Résumer la question des retraites à une simple équation financière est l’attitude la plus courante mais aussi la plus dangereuse. Elle aboutit soit à durcir indistinctement les conditions d’accès à la retraite, donc à creuser les inégalités, soit à revendiquer un statu quo intenable financé par une ponction grandissante sur la richesse produite sans souci des autres dépenses nécessaires comme l’éducation, la recherche, la santé ou la dépendance.

Au-delà de ses enjeux collectifs, la question des retraites renvoie chacun à sa situation : son âge, son parcours professionnel et personnel, sa situation familiale, son patrimoine, ses aspirations, sa conception des temps de vie. L’écart entre la vision personnelle, pour ne pas dire individuelle, et la réponse économique, pour ne pas dire arithmétique, montre le défi que nous devons relever pour imaginer des solutions adaptées à notre temps, à ses réelles opportunités et à ses nombreuses contraintes.

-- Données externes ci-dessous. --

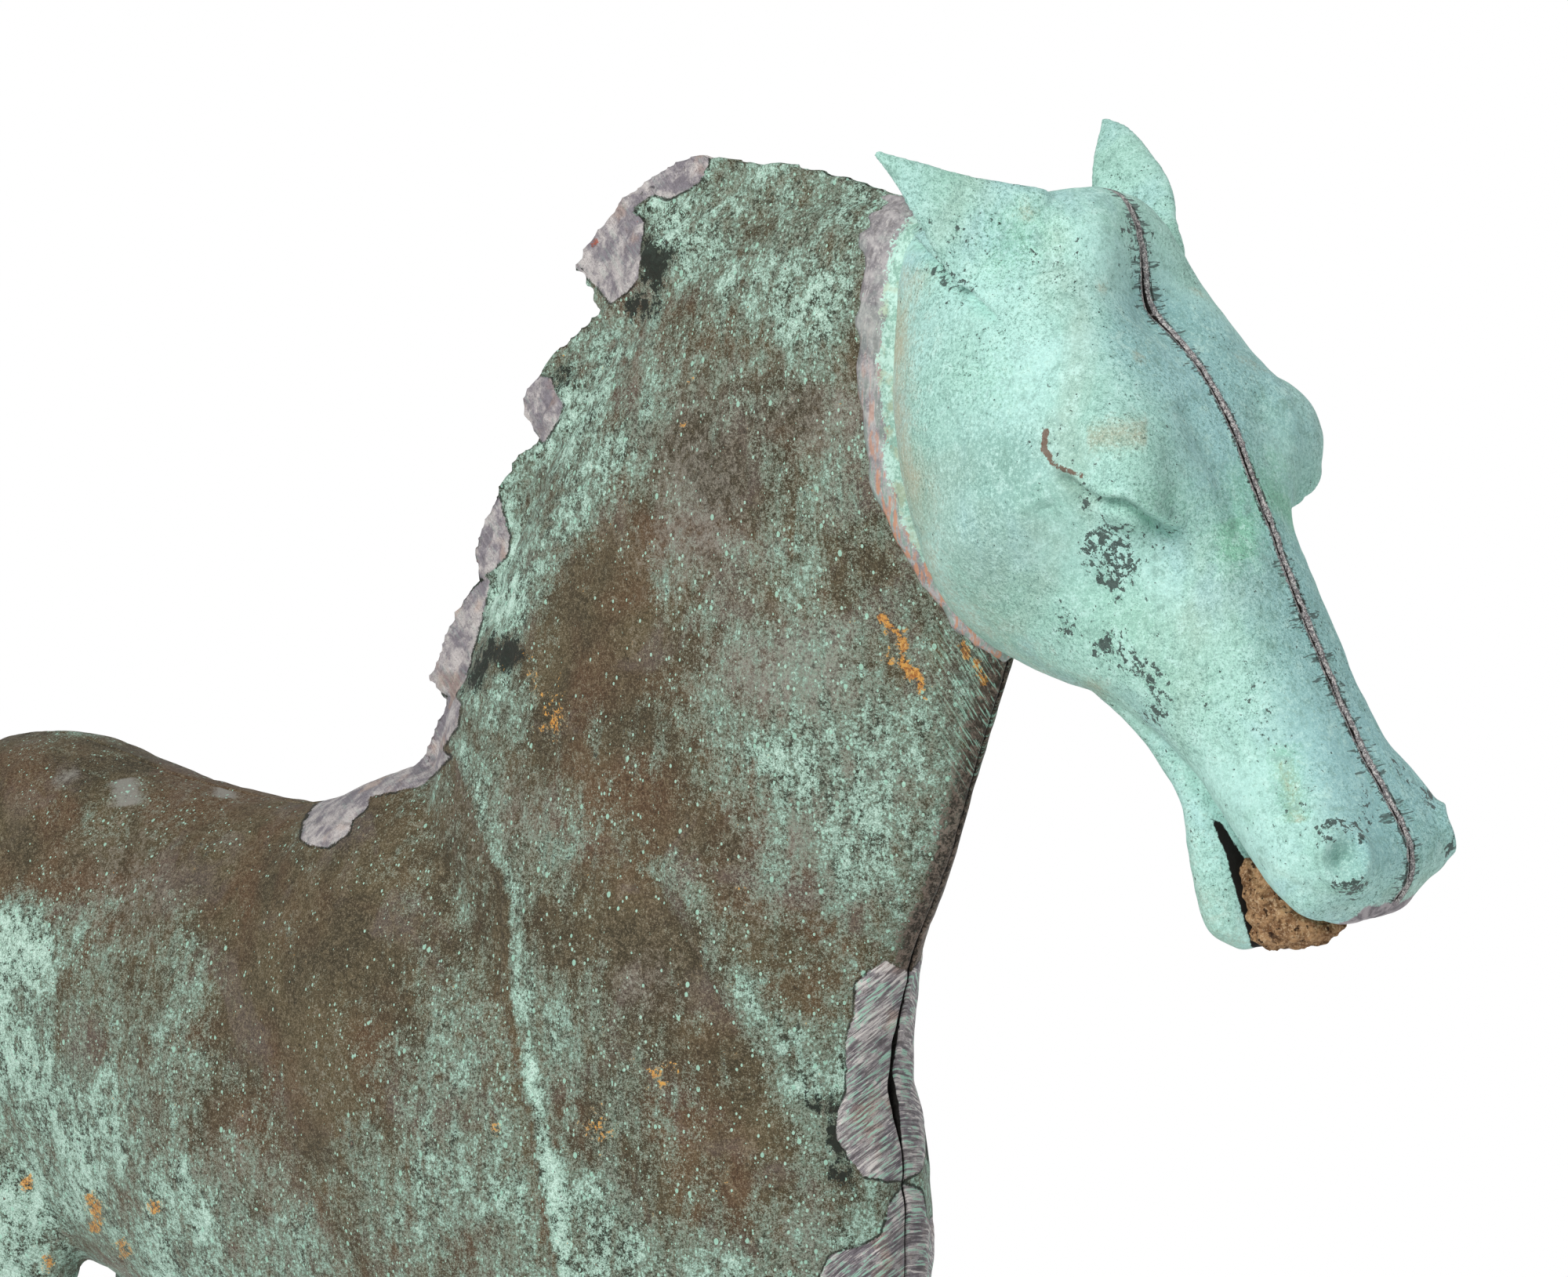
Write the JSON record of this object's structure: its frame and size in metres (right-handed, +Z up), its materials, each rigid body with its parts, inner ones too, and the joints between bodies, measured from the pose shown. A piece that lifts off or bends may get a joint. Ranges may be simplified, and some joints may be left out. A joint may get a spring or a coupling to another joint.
{
  "type": "horse weathervane",
  "caption": "Full-bodied trotting-horse weathervane of weathered copper with a cast head, turning on an iron spindle in a round roof foot.",
  "frame": {"origin": "centre of the foot's underside, on the spindle's axis", "axes": "+X the way the horse faces at rest, +Y the horse's left, +Z up along the spindle"},
  "size_m": [0.8743, 0.23, 0.8048],
  "materials": {
    "foot_iron": "black painted, rough cast",
    "spindle_steel": "dull, lightly rusted",
    "brass_tube": "tarnished",
    "bearing_bronze": "tarnished, greased",
    "copper_brown": "weathered copper sheet, brown with green speckle",
    "copper_green": "weathered copper sheet, green verdigris over brown",
    "head_casting": "pale green patina on a cast head, with dark pits",
    "lead_solder": "dull grey filed solder",
    "dried_mud": "rough dried mud"
  },
  "bodies": {
    "stand": {"roof_foot": "foot_iron", "spindle_rod": "spindle_steel", "hub_set_screw": "spindle_steel"},
    "vane": {"spindle_tube": "brass_tube", "thrust_cap": "bearing_bronze", "guide_bush": "bearing_bronze", "belly_collar": "copper_green", "tube_strap_upper": "copper_green", "tube_strap_lower": "copper_green", "body_right": "copper_brown", "head_right": "head_casting", "tail_right": "copper_brown", "fore_leg_right_outer": "copper_green", "fore_leg_right_inner": "copper_green", "fore_hoof_right": "copper_green", "hind_leg_right_outer": "copper_green", "hind_leg_right_inner": "copper_green", "hind_hoof_right": "copper_green", "body_left": "copper_brown", "head_left": "head_casting", "tail_left": "copper_brown", "fore_leg_left_outer": "copper_green", "fore_leg_left_inner": "copper_green", "fore_hoof_left": "copper_green", "hind_leg_left_outer": "copper_green", "hind_leg_left_inner": "copper_green", "hind_hoof_left": "copper_green", "neck_joint_solder": "lead_solder", "mouth_nest": "dried_mud"}
  },
  "joints": [
    {"name": "vane_spin", "type": "hinge", "parent": "stand", "child": "vane", "pos_m": [0, 0, 0.4], "axis": [0, 0, 1], "continuous": true}
  ]
}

Depuis longtemps, avant 2010, avant même 2003 et 1995, la CFDT a choisi la voie de la lucidité et de l’ambition tout en assumant le prix de l’inconfort. Le livre blanc de Michel Rocard en 1991 disait déjà l’essentiel : « Même avec des hypothèses économiques favorables au plein emploi, les régimes de retraite connaîtront des problèmes de financement, avec, à partir de 2005, l’arrivée massive à l’âge de la retraite des générations nombreuses de l’après-guerre. Là où on avait trois cotisants pour un retraité en 1970, on n’en compte plus que 1,9 en 2010 et 1,7 en 2040 dans les circonstances les plus favorables, 1,3 dans le cas contraire. »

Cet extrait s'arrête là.